Short problem: From the entries below, gather every line containing the string "materials".

Records:

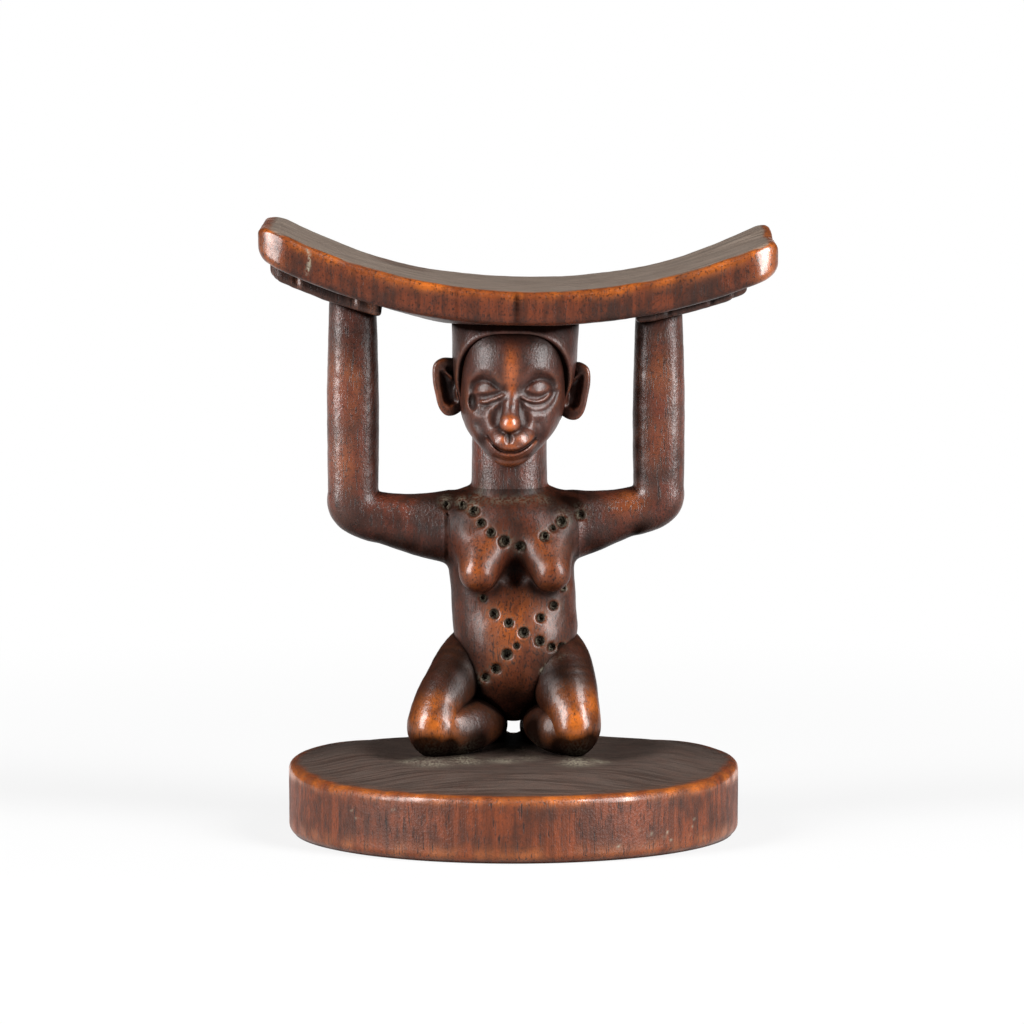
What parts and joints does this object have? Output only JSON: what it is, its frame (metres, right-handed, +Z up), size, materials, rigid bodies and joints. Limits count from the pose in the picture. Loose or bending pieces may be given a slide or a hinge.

* * *

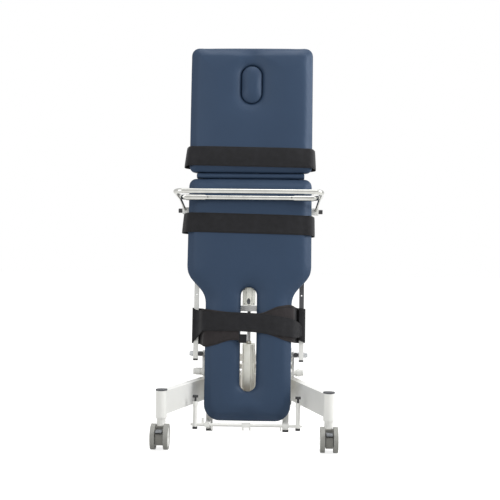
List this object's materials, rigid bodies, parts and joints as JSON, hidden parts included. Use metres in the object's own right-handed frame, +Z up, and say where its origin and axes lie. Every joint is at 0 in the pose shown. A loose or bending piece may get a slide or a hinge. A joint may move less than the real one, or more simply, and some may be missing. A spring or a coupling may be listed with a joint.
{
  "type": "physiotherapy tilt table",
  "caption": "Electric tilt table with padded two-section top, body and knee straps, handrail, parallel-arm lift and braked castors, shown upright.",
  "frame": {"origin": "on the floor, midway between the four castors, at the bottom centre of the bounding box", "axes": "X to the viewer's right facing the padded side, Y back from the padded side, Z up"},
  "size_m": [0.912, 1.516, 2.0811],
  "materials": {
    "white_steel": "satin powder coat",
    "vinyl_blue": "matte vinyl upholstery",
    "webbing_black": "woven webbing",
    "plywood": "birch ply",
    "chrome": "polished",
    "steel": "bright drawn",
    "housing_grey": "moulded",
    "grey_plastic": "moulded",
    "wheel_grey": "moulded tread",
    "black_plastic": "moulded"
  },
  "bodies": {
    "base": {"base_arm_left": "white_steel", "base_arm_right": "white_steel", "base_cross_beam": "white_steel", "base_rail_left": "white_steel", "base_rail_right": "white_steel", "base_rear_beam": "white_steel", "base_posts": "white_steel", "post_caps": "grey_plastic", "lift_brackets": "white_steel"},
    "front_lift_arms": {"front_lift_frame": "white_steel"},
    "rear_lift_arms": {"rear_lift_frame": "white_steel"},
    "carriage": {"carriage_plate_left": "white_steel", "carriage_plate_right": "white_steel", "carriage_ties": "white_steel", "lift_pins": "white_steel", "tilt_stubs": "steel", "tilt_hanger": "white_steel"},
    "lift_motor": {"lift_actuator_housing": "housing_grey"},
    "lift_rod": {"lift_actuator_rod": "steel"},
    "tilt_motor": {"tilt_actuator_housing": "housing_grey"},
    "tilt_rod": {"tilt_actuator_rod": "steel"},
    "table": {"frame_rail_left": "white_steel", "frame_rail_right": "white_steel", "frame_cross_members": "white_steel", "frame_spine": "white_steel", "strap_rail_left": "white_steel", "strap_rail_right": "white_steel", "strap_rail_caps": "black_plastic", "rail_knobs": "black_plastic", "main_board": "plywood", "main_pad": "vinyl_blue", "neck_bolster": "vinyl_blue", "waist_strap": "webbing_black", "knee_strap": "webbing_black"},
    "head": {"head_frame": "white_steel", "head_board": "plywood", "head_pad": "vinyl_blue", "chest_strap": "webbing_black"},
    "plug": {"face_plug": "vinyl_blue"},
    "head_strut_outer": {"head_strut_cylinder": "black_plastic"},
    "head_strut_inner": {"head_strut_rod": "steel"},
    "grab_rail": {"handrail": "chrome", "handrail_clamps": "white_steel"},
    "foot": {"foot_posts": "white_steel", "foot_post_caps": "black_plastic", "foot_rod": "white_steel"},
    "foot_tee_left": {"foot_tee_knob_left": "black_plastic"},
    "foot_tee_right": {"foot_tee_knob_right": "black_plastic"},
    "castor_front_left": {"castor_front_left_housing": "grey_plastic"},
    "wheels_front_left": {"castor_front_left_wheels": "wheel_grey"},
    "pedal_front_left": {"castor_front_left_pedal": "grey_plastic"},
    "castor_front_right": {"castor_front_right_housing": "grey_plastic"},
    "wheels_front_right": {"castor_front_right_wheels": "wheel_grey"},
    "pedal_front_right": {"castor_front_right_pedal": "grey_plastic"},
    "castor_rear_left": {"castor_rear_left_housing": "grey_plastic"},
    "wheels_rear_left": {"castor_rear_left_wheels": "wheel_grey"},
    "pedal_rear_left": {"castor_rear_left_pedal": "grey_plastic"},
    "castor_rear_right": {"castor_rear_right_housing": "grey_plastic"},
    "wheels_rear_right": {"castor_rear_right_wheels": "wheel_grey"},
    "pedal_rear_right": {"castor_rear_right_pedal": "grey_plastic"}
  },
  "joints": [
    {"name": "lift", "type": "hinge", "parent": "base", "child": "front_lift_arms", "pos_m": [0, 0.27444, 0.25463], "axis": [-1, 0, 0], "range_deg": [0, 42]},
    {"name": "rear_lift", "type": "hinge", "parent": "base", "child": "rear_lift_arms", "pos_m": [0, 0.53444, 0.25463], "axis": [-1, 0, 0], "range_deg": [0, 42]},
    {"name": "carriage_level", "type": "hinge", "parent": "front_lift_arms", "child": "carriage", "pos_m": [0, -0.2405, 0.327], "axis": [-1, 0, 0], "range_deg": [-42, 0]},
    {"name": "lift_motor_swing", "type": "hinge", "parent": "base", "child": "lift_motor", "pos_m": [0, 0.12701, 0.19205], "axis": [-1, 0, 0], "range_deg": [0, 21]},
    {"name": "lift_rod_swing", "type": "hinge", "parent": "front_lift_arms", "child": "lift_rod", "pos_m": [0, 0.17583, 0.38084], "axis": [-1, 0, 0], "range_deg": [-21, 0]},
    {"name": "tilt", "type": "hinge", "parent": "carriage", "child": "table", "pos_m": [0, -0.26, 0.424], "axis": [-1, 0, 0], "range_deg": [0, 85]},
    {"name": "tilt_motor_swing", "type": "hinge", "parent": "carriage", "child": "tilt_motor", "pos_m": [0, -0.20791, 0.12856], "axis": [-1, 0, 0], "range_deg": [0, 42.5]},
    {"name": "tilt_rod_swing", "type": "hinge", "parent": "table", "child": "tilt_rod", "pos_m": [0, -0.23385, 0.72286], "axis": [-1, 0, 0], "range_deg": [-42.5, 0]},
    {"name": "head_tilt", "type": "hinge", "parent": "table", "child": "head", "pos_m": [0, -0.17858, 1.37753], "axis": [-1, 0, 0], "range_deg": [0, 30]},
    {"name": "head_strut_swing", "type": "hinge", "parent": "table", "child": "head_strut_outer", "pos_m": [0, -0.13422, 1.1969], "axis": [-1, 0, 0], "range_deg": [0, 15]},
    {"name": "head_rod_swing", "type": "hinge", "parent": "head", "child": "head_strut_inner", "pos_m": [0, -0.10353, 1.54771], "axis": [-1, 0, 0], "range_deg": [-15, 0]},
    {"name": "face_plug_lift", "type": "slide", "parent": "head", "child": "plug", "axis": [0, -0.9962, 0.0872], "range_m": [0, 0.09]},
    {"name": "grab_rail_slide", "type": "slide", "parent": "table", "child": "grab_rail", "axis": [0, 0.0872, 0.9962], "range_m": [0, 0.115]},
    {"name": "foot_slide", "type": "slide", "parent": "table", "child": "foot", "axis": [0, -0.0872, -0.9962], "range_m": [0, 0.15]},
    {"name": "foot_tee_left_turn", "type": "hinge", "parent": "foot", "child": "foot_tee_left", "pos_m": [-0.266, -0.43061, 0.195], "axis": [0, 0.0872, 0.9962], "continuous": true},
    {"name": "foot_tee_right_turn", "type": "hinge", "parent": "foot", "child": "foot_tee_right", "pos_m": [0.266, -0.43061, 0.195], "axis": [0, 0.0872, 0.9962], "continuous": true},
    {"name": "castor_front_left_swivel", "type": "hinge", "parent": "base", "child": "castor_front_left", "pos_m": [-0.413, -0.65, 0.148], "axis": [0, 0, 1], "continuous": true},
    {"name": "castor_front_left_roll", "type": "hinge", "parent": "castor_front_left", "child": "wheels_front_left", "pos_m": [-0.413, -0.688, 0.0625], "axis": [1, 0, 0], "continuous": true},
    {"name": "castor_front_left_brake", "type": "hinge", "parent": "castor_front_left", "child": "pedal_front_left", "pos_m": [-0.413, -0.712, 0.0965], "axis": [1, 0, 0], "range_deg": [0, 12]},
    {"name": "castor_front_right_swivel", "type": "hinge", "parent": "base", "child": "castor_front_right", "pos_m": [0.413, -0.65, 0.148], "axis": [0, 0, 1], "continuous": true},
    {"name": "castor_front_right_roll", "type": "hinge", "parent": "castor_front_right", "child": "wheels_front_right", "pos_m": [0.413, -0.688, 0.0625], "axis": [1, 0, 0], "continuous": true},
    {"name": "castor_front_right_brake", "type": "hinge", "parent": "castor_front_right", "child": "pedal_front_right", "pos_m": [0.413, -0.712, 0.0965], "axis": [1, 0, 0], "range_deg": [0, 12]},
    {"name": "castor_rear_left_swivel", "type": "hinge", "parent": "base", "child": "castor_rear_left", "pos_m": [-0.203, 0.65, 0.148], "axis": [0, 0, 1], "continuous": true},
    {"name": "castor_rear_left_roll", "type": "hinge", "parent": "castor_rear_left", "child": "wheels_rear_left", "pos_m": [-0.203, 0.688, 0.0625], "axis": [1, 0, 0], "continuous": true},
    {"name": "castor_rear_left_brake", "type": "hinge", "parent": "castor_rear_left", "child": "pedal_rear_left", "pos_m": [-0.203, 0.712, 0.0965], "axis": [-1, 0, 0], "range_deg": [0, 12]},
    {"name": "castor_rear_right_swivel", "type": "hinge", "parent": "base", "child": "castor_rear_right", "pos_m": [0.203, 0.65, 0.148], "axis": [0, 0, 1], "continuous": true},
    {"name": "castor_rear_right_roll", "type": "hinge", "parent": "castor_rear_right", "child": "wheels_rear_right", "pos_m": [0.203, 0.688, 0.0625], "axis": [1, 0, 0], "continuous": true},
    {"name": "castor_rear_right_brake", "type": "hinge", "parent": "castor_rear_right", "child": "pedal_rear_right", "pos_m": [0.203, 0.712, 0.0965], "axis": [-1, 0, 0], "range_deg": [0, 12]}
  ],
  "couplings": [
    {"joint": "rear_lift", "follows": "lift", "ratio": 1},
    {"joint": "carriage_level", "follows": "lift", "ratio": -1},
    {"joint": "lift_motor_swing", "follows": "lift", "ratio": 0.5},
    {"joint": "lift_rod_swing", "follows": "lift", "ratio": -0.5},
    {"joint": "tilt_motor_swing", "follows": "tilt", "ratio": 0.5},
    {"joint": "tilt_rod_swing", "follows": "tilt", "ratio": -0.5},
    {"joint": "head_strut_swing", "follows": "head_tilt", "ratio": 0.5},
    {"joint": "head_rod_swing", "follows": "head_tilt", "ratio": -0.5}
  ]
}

Reply:
What parts and joints does this object have? Output only JSON: what it is, its frame (metres, right-handed, +Z up), size, materials, rigid bodies and joints. Limits count from the pose in the picture. Loose or bending pieces may be given a slide or a hinge.
List this object's materials, rigid bodies, parts and joints as JSON, hidden parts included. Use metres in the object's own right-handed frame, +Z up, and say where its origin and axes lie. Every joint is at 0 in the pose shown. A loose or bending piece may get a slide or a hinge. A joint may move less than the real one, or more simply, and some may be missing. A spring or a coupling may be listed with a joint.
  "materials": {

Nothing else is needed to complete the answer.